───── Data segment ─────

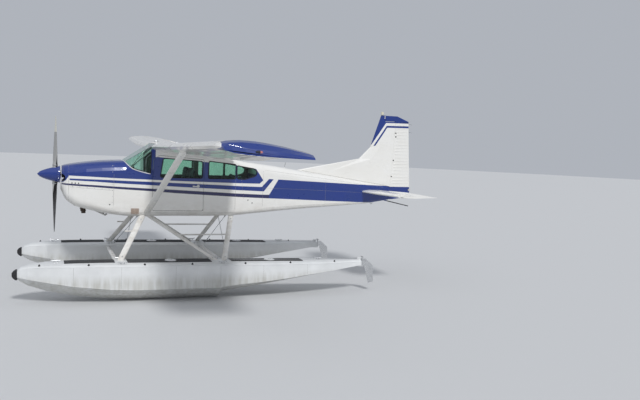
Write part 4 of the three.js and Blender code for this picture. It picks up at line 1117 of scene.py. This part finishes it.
for side, s in SIDES:
    for stem, share in CUFFS.items():
        name = f"{stem}_{side}"
        for k, (start, end) in enumerate((ends_of(name), ends_of(name)[::-1])):
            axis = (end - start).normalized()
            middle = start + axis * share
            across = axis.orthogonal().normalized()
            ring = section((name,), middle, circle(20, across, axis.cross(across)), 0.4)
            ring = [middle + (hit[0] - middle) * 1.10 for hit in ring if hit]
            plate(f"{stem}_cuff_{side}_{k}", WHITE_PAINT, ring, axis * 0.05, 0.004)
            hits = section((name,), middle + axis * 0.025, (Y, -Y), 0.5)
            spots = [(hit[0] + way * 0.008, way) for hit, way in zip(hits, (Y, -Y)) if hit]
            rivet_rows(f"{stem}_bolts_{side}_{k}", spots, BRIGHT, 0.013)
    for stem in ("front_wire_to", "rear_wire_to"):
        start, end = ends_of(f"{stem}_{side}")
        axis = (end - start).normalized()
        lathe(f"{stem}_turnbuckle_{side}", BRIGHT, TURNBUCKLE, start + axis * 0.22, axis, 12)
        for k, (place, way) in enumerate(((start, axis), (end, -axis))):
            lathe(f"{stem}_fork_{side}_{k}", STEEL, FORK, place + way * 0.03, way, 10)

for stem in ("front_spreader_bar", "rear_spreader_bar"):
    low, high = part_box(stem)
    for side, s in SIDES:
        middle = Vector(((low.x + high.x) / 2, s * (high.y - 0.06), (low.z + high.z) / 2))
        ring = [hit[0] for hit in section((stem,), middle, circle(16, X, Z), 0.3) if hit]
        ring = [place + (place - middle) * 0.12 for place in ring]
        plate(f"{stem}_collar_{side}", BRIGHT, ring, Y * -s * 0.04, 0.003)

# Propeller: ring behind the spinner, its screws and joint, and the blade clamps

SPINNER = ("spinner",)
ring = ((0.070, 0.150), (0.070, 0.161), (0.086, 0.161), (0.088, 0.150), (0.070, 0.150))
lathe("spinner_back_ring", BLUE_PAINT, ring, at(0, 0, SHAFT_Z), X, 64, "propeller")
spots = section(SPINNER, at(0.055, 0, SHAFT_Z), circle(20, Y, Z, 0.5), 0.5)
rivet_rows("spinner_screws", spots, BRIGHT, 0.006, "propeller")
places = section(SPINNER, at(0.035, 0, SHAFT_Z), circle(48, Y, Z), 0.5)
joint_line("spinner_joint", places, 0.0014, NAVY_LINE, "propeller", True)
clamp = ((0, 0.0), (0, 0.049), (0.012, 0.049), (0.016, 0.047), (0.016, 0.0))
for k, way in enumerate((-Z, Z)):
    start = at(0, 0, SHAFT_Z) + way * 0.5
    rim = [cast(SPINNER, start + out * 0.052, -way) for out in circle(24, X, Y)]
    joint_line(f"blade_cutout_rim_{k}", rim, 0.004, BRIGHT, "propeller", True)
    lathe(f"blade_clamp_{k}", STEEL, clamp, at(0, 0, SHAFT_Z) + way * 0.165, way, 28, "propeller")

# Cabin: dials and controls on the panel, pedestal, pedals, visors and door pockets

BOARD_X = 1.4402
WHEEL_Y = 0.265
# Place across and up, and radius
DIALS = ((-0.44, 0.088, 0.034), (-0.36, 0.088, 0.038), (-0.275, 0.088, 0.038), (-0.19, 0.088, 0.038),
         (-0.44, 0.008, 0.034), (-0.36, 0.004, 0.038), (-0.19, 0.004, 0.038), (-0.44, -0.066, 0.030),
         (0.19, 0.098, 0.026), (0.25, 0.098, 0.026), (0.31, 0.098, 0.026), (0.37, 0.098, 0.026),
         (0.19, 0.038, 0.026), (0.33, 0.040, 0.026), (0.39, 0.038, 0.026), (0.45, 0.098, 0.022))
RADIO_LEVELS = (0.108, 0.066, 0.024, -0.018)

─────

## What the task requires:
Each line above must be reproduced exactly as it stands.

## Written solution:
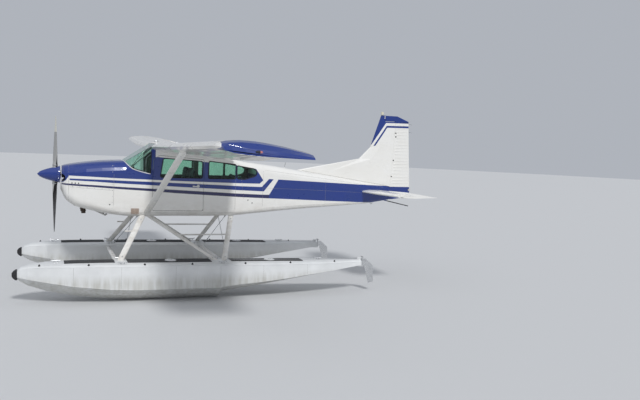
Write part 4 of the three.js and Blender code for this picture. It picks up at line 1117 of scene.py. This part finishes it.
for side, s in SIDES:
    for stem, share in CUFFS.items():
        name = f"{stem}_{side}"
        for k, (start, end) in enumerate((ends_of(name), ends_of(name)[::-1])):
            axis = (end - start).normalized()
            middle = start + axis * share
            across = axis.orthogonal().normalized()
            ring = section((name,), middle, circle(20, across, axis.cross(across)), 0.4)
            ring = [middle + (hit[0] - middle) * 1.10 for hit in ring if hit]
            plate(f"{stem}_cuff_{side}_{k}", WHITE_PAINT, ring, axis * 0.05, 0.004)
            hits = section((name,), middle + axis * 0.025, (Y, -Y), 0.5)
            spots = [(hit[0] + way * 0.008, way) for hit, way in zip(hits, (Y, -Y)) if hit]
            rivet_rows(f"{stem}_bolts_{side}_{k}", spots, BRIGHT, 0.013)
    for stem in ("front_wire_to", "rear_wire_to"):
        start, end = ends_of(f"{stem}_{side}")
        axis = (end - start).normalized()
        lathe(f"{stem}_turnbuckle_{side}", BRIGHT, TURNBUCKLE, start + axis * 0.22, axis, 12)
        for k, (place, way) in enumerate(((start, axis), (end, -axis))):
            lathe(f"{stem}_fork_{side}_{k}", STEEL, FORK, place + way * 0.03, way, 10)

for stem in ("front_spreader_bar", "rear_spreader_bar"):
    low, high = part_box(stem)
    for side, s in SIDES:
        middle = Vector(((low.x + high.x) / 2, s * (high.y - 0.06), (low.z + high.z) / 2))
        ring = [hit[0] for hit in section((stem,), middle, circle(16, X, Z), 0.3) if hit]
        ring = [place + (place - middle) * 0.12 for place in ring]
        plate(f"{stem}_collar_{side}", BRIGHT, ring, Y * -s * 0.04, 0.003)

# Propeller: ring behind the spinner, its screws and joint, and the blade clamps

SPINNER = ("spinner",)
ring = ((0.070, 0.150), (0.070, 0.161), (0.086, 0.161), (0.088, 0.150), (0.070, 0.150))
lathe("spinner_back_ring", BLUE_PAINT, ring, at(0, 0, SHAFT_Z), X, 64, "propeller")
spots = section(SPINNER, at(0.055, 0, SHAFT_Z), circle(20, Y, Z, 0.5), 0.5)
rivet_rows("spinner_screws", spots, BRIGHT, 0.006, "propeller")
places = section(SPINNER, at(0.035, 0, SHAFT_Z), circle(48, Y, Z), 0.5)
joint_line("spinner_joint", places, 0.0014, NAVY_LINE, "propeller", True)
clamp = ((0, 0.0), (0, 0.049), (0.012, 0.049), (0.016, 0.047), (0.016, 0.0))
for k, way in enumerate((-Z, Z)):
    start = at(0, 0, SHAFT_Z) + way * 0.5
    rim = [cast(SPINNER, start + out * 0.052, -way) for out in circle(24, X, Y)]
    joint_line(f"blade_cutout_rim_{k}", rim, 0.004, BRIGHT, "propeller", True)
    lathe(f"blade_clamp_{k}", STEEL, clamp, at(0, 0, SHAFT_Z) + way * 0.165, way, 28, "propeller")

# Cabin: dials and controls on the panel, pedestal, pedals, visors and door pockets

BOARD_X = 1.4402
WHEEL_Y = 0.265
# Place across and up, and radius
DIALS = ((-0.44, 0.088, 0.034), (-0.36, 0.088, 0.038), (-0.275, 0.088, 0.038), (-0.19, 0.088, 0.038),
         (-0.44, 0.008, 0.034), (-0.36, 0.004, 0.038), (-0.19, 0.004, 0.038), (-0.44, -0.066, 0.030),
         (0.19, 0.098, 0.026), (0.25, 0.098, 0.026), (0.31, 0.098, 0.026), (0.37, 0.098, 0.026),
         (0.19, 0.038, 0.026), (0.33, 0.040, 0.026), (0.39, 0.038, 0.026), (0.45, 0.098, 0.022))
RADIO_LEVELS = (0.108, 0.066, 0.024, -0.018)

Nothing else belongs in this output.